If the write buffer stalls are small, we can safely ignore them .

If the cache block size is one word, the write miss penalty is 0 ????????

read miss penalty 和 write miss penalty 一般都一样，统一为 mem access penalty，两类指令也统称 mem accesses inst，两类rate也统称 miss rate

Decreasing miss penalty with multilevel caches

增加一个 二级缓存（second level cache），降低miss

use SRAMs to add another cache above primary memory (DRAM）

在一些例题里面，miss panlty会省略读取cache的时间，因为很小，实际上应该要包含的

For the given configuration, the possible buffers needed between L1 and L2 caches are: - Write buffer: Since L1 is write-through, a write buffer is needed to hold the data being written to L2 cache. - Read buffer: To hold the data being read from L2 cache to L1 cache.
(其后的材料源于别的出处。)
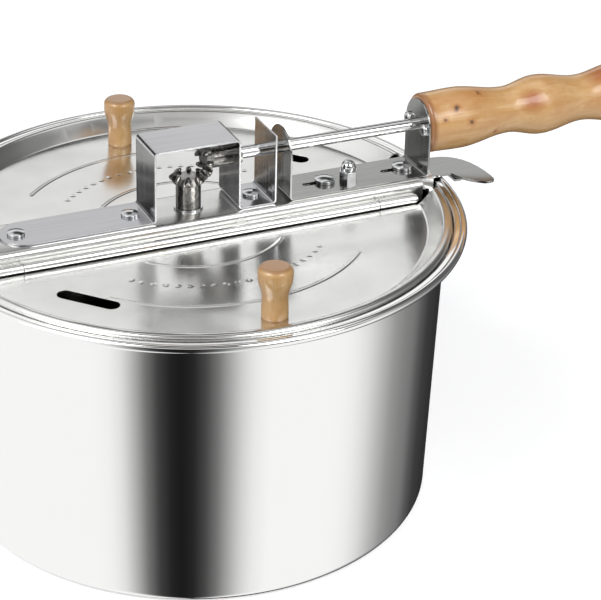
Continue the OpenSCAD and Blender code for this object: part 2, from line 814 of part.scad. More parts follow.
// A bevel gear on the +Z axis: the point where the axes cross is the origin, the teeth
// and their cone lie inside cones from that point, and the hub runs on to z = hub_end.
// Every tooth keeps within its own cone of half angle tooth_half_angle, so two gears
// that share the point stay clear of each other all the way round.
module bevel_gear(hub_r, hub_end, bore_r, pin_z) {
    near = tooth_near;
    far = tooth_far;
    fat = tan(tooth_half_angle);
    tooth = [
        [0, near], [0.8 * near * fat, 1.03 * near], [1.2 * near * fat, 1.2 * near],
        [0.9 * far * fat, 0.9 * far], [0.89 * far * fat, 0.96 * far], [0.5 * far * fat, far],
        [0, 1.01 * far]
    ];
    difference() {
        union() {
            translate([0, 0, gear_front])
                cylinder(h = gear_back - gear_front, r1 = gear_front_r, r2 = gear_back_r);
            translate([0, 0, gear_back]) cylinder(h = 1.2, r1 = gear_back_r, r2 = hub_r);
            translate([0, 0, gear_back]) cylinder(h = hub_end - gear_back, r = hub_r);
            for (i = [0:gear_teeth - 1])
                rotate([0, 0, 2 * half_tooth * i]) rotate([0, tooth_lean, 0])
                    rotate_extrude($fn = 60) polygon(tooth);
        }
        translate([0, 0, gear_blind]) cylinder(h = hub_end, r = bore_r + fixed_fit);
        translate([0, 0, pin_z]) bar_x(-hub_r - past, hub_r + past, gear_pin_r + fixed_fit);
    }
}

module drive_gear() {
    color("darkgray") on_lid() translate([stirrer_x, 0, axis_z])
        rotate([0, 90, 0]) bevel_gear(drive_hub_r, drive_hub_end, rod_r, drive_pin_at);
}

module stirrer_gear() {
    color("darkgray") on_lid() translate([stirrer_x, 0, axis_z]) rotate([180, 0, half_tooth])
        bevel_gear(stirrer_hub_r, stirrer_hub_end, shaft_r, stirrer_pin_at);
}

module drive_gear_pin() {
    color("dimgray") on_lid() translate([stirrer_x + drive_pin_at, 0, axis_z - drive_hub_r])
        cylinder(h = 2 * drive_hub_r, r = gear_pin_r);
}

module stirrer_gear_pin() {
    color("dimgray") on_lid() translate([stirrer_x, 0, axis_z - stirrer_pin_at])
        rotate([0, 0, half_tooth]) bar_x(-stirrer_hub_r, stirrer_hub_r, gear_pin_r);
}

// ---- Handle and crank ----

// Turned profile of the handle as [along, radius]: bulges and waists for the fingers
function handle_profile() =
    let (
        first = handle_first_bulge,
        step = handle_pitch / 2,
        bulge = handle_bulge_r,
        waist = handle_waist_r
    )
        [
            [handle_edge_r, 0.975 * bulge], [first, bulge], [first + 1.2 * step, waist],
            [first + 2 * step, 0.98 * bulge], [first + 3 * step, waist],
            [first + 4 * step, 0.985 * bulge], [first + 5 * step, 1.03 * waist],
            [handle_l - handle_tail_r, 0.92 * bulge]
        ];

module handle_grip() {
    edge = handle_edge_r;
    end_r = 0.975 * handle_bulge_r;
    tail_r = 0.92 * handle_bulge_r - handle_tail_r;
    outline = concat(
        [[handle_bore_r, 0]],
        arc([end_r - edge, edge], edge, -90, -30, 2),
        [for (p = turned(handle_profile(), 6)) [p[1], p[0]]],
        arc([tail_r, handle_l - handle_tail_r], handle_tail_r, 0, 90, 6),
        [[handle_bore_r, handle_l]]
    );
    color("peru") on_lid() translate([flange_out_x, 0, axis_z]) rotate([0, 90, 0]) difference() {
        rotate_extrude($fn = 72) polygon(outline);
        for (side = [-1, 1])
            translate([0, side * handle_screw_y, -past])
                cylinder(h = handle_screw_l + past, r = handle_screw_r + fixed_fit);
    }
}

module handle_end_washer() {
    color("silver") on_lid() translate([0, 0, axis_z]) difference() {
        bar_x(handle_end_x, handle_end_x + washer_t, washer_r);
        bar_x(handle_end_x - past, handle_end_x + washer_t + past, rod_r + run_fit);
    }
}

// A quarter bend of the rod in the X-Z plane, about [x, z], from angle a0 on
module rod_bend(x, z, a0) {
    translate([x, 0, z]) rotate([90, 0, 0]) rotate([0, 0, a0])
        rotate_extrude(angle = 90) translate([crank_bend_r, 0]) circle(r = rod_r);
}

module crank_rod() {
    b = crank_bend_r;
    color("silver") on_lid() translate([0, 0, axis_z]) difference() {
        union() {
            bar_x(rod_start, arm_x - b, rod_r);
            rod_bend(arm_x - b, -b, 0);
            translate([arm_x, 0, b - crank_throw]) cylinder(h = crank_throw - 2 * b, r = rod_r);
            rod_bend(arm_x + b, b - crank_throw, 180);
            translate([0, 0, -crank_throw]) bar_x(arm_x + b, spindle_end, rod_r);
        }
        translate([stirrer_x + drive_pin_at, 0, -rod_r - past])
            cylinder(h = 2 * (rod_r + past), r = gear_pin_r + fixed_fit);
    }
}

// Turned profile of the crank knob as [along, radius]
function crank_knob_profile() =
    let (l = crank_knob_l, r = crank_knob_r)
        [[0.05 * l, 0.82 * r], [0.3 * l, 0.78 * r], [0.7 * l, r], [0.78 * l, r]];

module crank_knob() {
    l = crank_knob_l;
    r = crank_knob_r;
    bore = rod_r + run_fit;
    widest = 0.78 * l;
    edge = 0.45 * r;
    outline = concat(
        [[bore, 0], [0.72 * r, 0], [0.8 * r, 0.08 * r]],
        [for (p = turned(crank_knob_profile(), 5)) [p[1], p[0]]],
        arc([r - edge, widest], edge, 0, 75, 5),
        [[bore, l]]
    );
    color("burlywood") on_lid() translate([knob_x, 0, axis_z - crank_throw])
        rotate([0, 90, 0]) rotate_extrude() polygon(outline);
}

module crank_knob_cap() {
    x0 = knob_x + crank_knob_l + slide_gap;
    color("silver") on_lid() translate([0, 0, axis_z - crank_throw]) difference() {
        translate([x0, 0, 0]) rotate([0, 90, 0]) dome(cap_r, cap_h);
        bar_x(x0 - past, spindle_end + slide_gap, rod_r + fixed_fit);
    }
}

// ---- Stirrer ----

module stirrer_bush() {
    color("goldenrod") on_lid() translate([stirrer_x, 0, 0]) difference() {
        union() {
            translate([0, 0, bar_under - bush_depth]) cylinder(h = bar_t + bush_depth, r = bush_r);
            translate([0, 0, bar_under - bush_flange_t]) cylinder(h = bush_flange_t, r = bush_flange_r);
        }
        translate([0, 0, bar_under - bush_depth - past])
            cylinder(h = bar_t + bush_depth + 2 * past, r = shaft_r + run_fit);
    }
}

module thrust_washer() {
    color("silver") on_lid() translate([stirrer_x, 0, bar_top]) difference() {
        cylinder(h = bracket_t, r = stirrer_hub_r + washer_t);
        translate([0, 0, -past]) cylinder(h = bracket_t + 2 * past, r = shaft_r + run_fit);
    }
}

module shaft_clip() {
    mouth = 0.7 * shaft_r;
    color("dimgray") on_lid() translate([stirrer_x, 0, bar_under - bush_depth - slide_gap - clip_t])
        difference() {
            cylinder(h = clip_t, r = clip_r);
            translate([0, 0, -past]) cylinder(h = clip_t + 2 * past, r = shaft_r + fixed_fit);
            translate([0, -mouth, -past]) cube([clip_r + past, 2 * mouth, clip_t + 2 * past]);
        }
}

module stirrer_shaft() {
    foot = hub_foot + hub_floor_t;
    color("silver") difference() {
        translate([stirrer_x, 0, foot]) cylinder(h = shaft_top - foot, r = shaft_r);
        translate([stirrer_x, 0, lid_z + axis_z - stirrer_pin_at]) rotate([0, 0, half_tooth])
            bar_x(-shaft_r - past, shaft_r + past, gear_pin_r + fixed_fit);
        arm_pin_hole();
    }
}

// Where the pin of the arms' hub goes
module arm_pin_hole() {
    translate([stirrer_x, 0, arm_pin_z]) rotate([0, 0, 90])
        bar_x(-arm_hub_r - past, arm_hub_r + past, gear_pin_r + fixed_fit);
}

module stirrer_arms() {
    bend = arm_bend_r;
    straight = sweep_r - wire_r - bend;
    color("silver") difference() {
        translate([stirrer_x, 0, 0]) {
            translate([0, 0, hub_foot]) cylinder(h = arm_hub_h, r = arm_hub_r);
            for (turn = [0, 180])
                rotate([0, 0, turn]) {
                    translate([0, 0, arm_z]) bar_x(arm_hub_r - hub_floor_t, straight, wire_r);
                    translate([straight, 0, arm_z + bend]) rotate([90, 0, 0]) rotate([0, 0, -90])
                        rotate_extrude(angle = 90) translate([bend, 0]) circle(r = wire_r);
                    translate([sweep_r - wire_r, 0, arm_z + bend])
                        cylinder(h = arm_tip_h - bend, r = wire_r);
                }
        }
        translate([stirrer_x, 0, hub_foot + hub_floor_t - slide_gap])
            cylinder(h = arm_hub_h + past, r = shaft_r + fixed_fit);
        arm_pin_hole();
    }
}

module arm_hub_pin() {
    color("dimgray") translate([stirrer_x, 0, arm_pin_z]) rotate([0, 0, 90])
        bar_x(-arm_hub_r, arm_hub_r, gear_pin_r);
}

pot();
crossbar();
front_lid();
back_lid();
hinge_pin(-1);  // front_hinge_pin
hinge_pin(1);  // back_hinge_pin
front_lid_knob();
back_lid_knob();
front_knob_screw();
back_knob_screw();
gear_bracket();
handle_bracket();
bracket_rivets();
acorn_nut();
nut_stud();
latch_lever();
latch_buttons();
handle_grip();
handle_screws();
handle_end_washer();
crank_rod();
crank_knob();
crank_knob_cap();
drive_gear();
drive_gear_pin();
stirrer_gear();
stirrer_gear_pin();
stirrer_bush();
thrust_washer();
shaft_clip();
stirrer_shaft();
stirrer_arms();
arm_hub_pin();
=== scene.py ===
# %% [markdown]
# # A stovetop popcorn maker
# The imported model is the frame: every piece below is placed by it, in metres, with the
# pot's base centre at the origin, +X towards the handle and +Z up. The pot and the
# turned wood are worked out as surfaces with numpy, so that their polish can mirror
# the studio without facets. The other pieces, the lids and crossbar among them, keep the
# frame's shape and get the thin rounded edges that real ones have.

# %% Load the frame
import json

import bmesh
import bpy
import numpy as np
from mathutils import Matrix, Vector


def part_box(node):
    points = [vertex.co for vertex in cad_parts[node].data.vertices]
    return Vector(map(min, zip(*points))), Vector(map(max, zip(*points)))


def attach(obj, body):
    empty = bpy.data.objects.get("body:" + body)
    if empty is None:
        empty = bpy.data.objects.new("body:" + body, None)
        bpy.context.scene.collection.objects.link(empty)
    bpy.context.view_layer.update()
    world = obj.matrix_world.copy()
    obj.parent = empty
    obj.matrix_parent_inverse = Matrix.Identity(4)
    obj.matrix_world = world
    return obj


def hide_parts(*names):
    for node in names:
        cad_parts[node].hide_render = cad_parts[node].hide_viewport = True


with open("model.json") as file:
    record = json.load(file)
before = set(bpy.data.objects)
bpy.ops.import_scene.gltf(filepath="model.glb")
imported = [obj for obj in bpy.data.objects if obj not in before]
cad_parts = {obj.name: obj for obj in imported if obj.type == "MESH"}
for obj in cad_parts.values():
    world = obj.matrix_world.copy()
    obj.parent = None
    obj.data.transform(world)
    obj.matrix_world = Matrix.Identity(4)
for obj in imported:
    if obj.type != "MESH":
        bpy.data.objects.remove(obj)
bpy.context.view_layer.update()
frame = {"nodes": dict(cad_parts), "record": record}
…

Between L2 cache and memory, the possible buffers needed are: - Write buffer: Since L2 is write-back, a write buffer is needed to hold the data being written to memory when a dirty block is replaced. - Read buffer: To hold the data being read from memory to L2 cache.